システム開発ではプログラミングが完了すると、プログラムの不具合や設計ミスがないかテストをします。
基本的にテストは単体テスト、システムテスト、ユーザ受け入れテストの順で実施し、これらは前工程の詳細設計、基本設計、要件定義に対応するテストとなっています。

各テストのやり方について説明します。
単体テスト
単体テスト(unit test)とは、プログラムの一部分について、正しく動作するかを確認するテストです。
つまり、単体テストは1つの関数(メソッド)や、クラス単位でのテストとなります。

原則、コーディングをしたプログラマ自身が単体テストを実施します。
ホワイトボックステスト
ホワイトボックステストはプログラムの内部構造に注目したテストケースです。
テストケースは、「命令網羅」、「分岐網羅」、「判定条件網羅」、「複合条件網羅」などがあり、各々の説明をします。
命令網羅
命令網羅はすべての命令を網羅するテストケースです。

判定条件網羅(分岐網羅)
判定条件網羅(分岐網羅)は分岐(フローチャートのひし形の出口)を全て試すことです。

条件網羅
条件網羅は分岐(ひし形内)の各条件が少なくとも1回はtrueとfalseになるようにすることです。
条件網羅は、下の例のように命令網羅されない可能性があります。

複合条件網羅
複合条件網羅は分岐(ひし形内)の条件の組み合わせを全て網羅することです。

ブラックボックステスト
ブラックボックステストはプログラム内部の構造は考慮せず、プログラムのインタフェース(プログラムに与える入力と出力)や仕様に着目してテストをすることです。
ブラックボックステストは仕様書に基づいてテストをするので、仕様書をもとにテストケースを作成します。
同値分割
同値分割法は出力が同じになる入力値をクラスというグループで識別してテストケースを作成します。
例えば下のような入力:点数によって3パターンの出力があるプログラムの場合、出力3パターンと無効パターンをクラスとしてテストケースを作成します。

境界値分析
限界値分析は、有効同値クラスの境界値をテストデータとして分析する方法です。
テストケースは有効値の最小値-1、有効値の最小値、有効値の最大値、有効値の最大値+1です。

原因結果グラフ
入力値と出力値の論理関係をグラフ化した「原因結果グラフ」を作成してから、決定表(デシジョンテーブル)を作成して、テストケースを作成する手法です。
原因結果グラフの作成は、複数の入力値を∧(AND条件)または、∨(OR条件)の関係でグラフ化します。

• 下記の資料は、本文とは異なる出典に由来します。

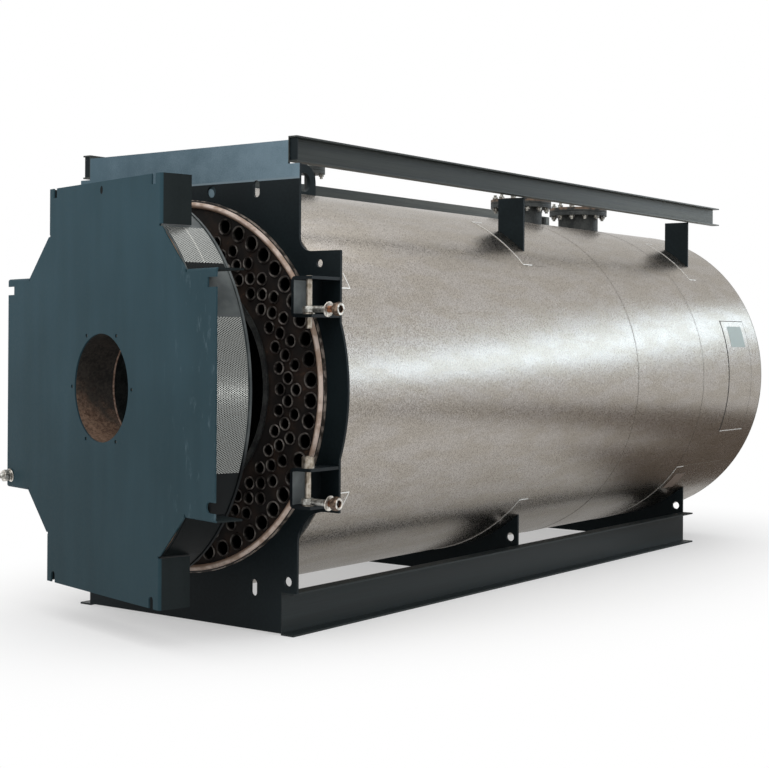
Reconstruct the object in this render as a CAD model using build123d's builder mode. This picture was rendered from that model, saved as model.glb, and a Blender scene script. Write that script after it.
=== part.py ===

ユーザログインの例で原因結果グラフ、決定表を作成してみます。

エラー推測
経験を駆使し、エラーを予測してテストケースを作成する。
結合テスト
結合テストは、単体テストで合格したプログラム同士を結合してテストをすることです。
つまり、結合テストはモジュール間やサブシステム間のテストをすることです。
トップダウンテスト
トップダウンは上位モジュールからテストを始めて、下位モジュールにテストを進めていく方法です。

トップダウンテスト方式では、下位モジュールが未完成の場合は代わりのテスト用モジュールを用意しますが、これをスタブと言います。
スタブはテスト対象モジュールからの条件に合わせて値を返すように作成します。

トップダウンテストのメリットは次の通りです。
- 上位モジュールのテスト頻度が多いので上位モジュールの信頼性が高くなる。
- 上位モジュールからテストを行うため、システムの制御構造や全体の論理的な流れの不具合を早期に発見可能
続いてトップダウンテストのデメリットは次の通りです。
- 未完成の下位モジュールが多い場合、スタブの作成に手間がかかる。
ボトムアップテスト
ボトムアップテストは下位モジュールから上位モジュールの順でテストをすることです。

上位モジュールが未完成の場合はドライバというモジュールを用意します。

ボトムアップテストのメリットは次の通りです。
- ドライバは単純な呼び出しで済むことが多く、スタブより作成が容易な場合が多い。
ボトムアップテストのデメリットは次の通りです。
- 全体が完成するまでプログラムが正しく作られているかが分かりにくい。
- 後で上位モジュールで修正が必要となると、全ての下位モジュールに修正が入る可能性がある。
サンドイッチテスト
サンドイッチテストはトップダウンテストとボトムアップテストの両方を実施することです。
最下位モジュールと最上位モジュールから開始していき、中間モジュールでぶつかるところまでテストします。
上位と下位のモジュールを並行してテストできるため、テスト効率が良いです。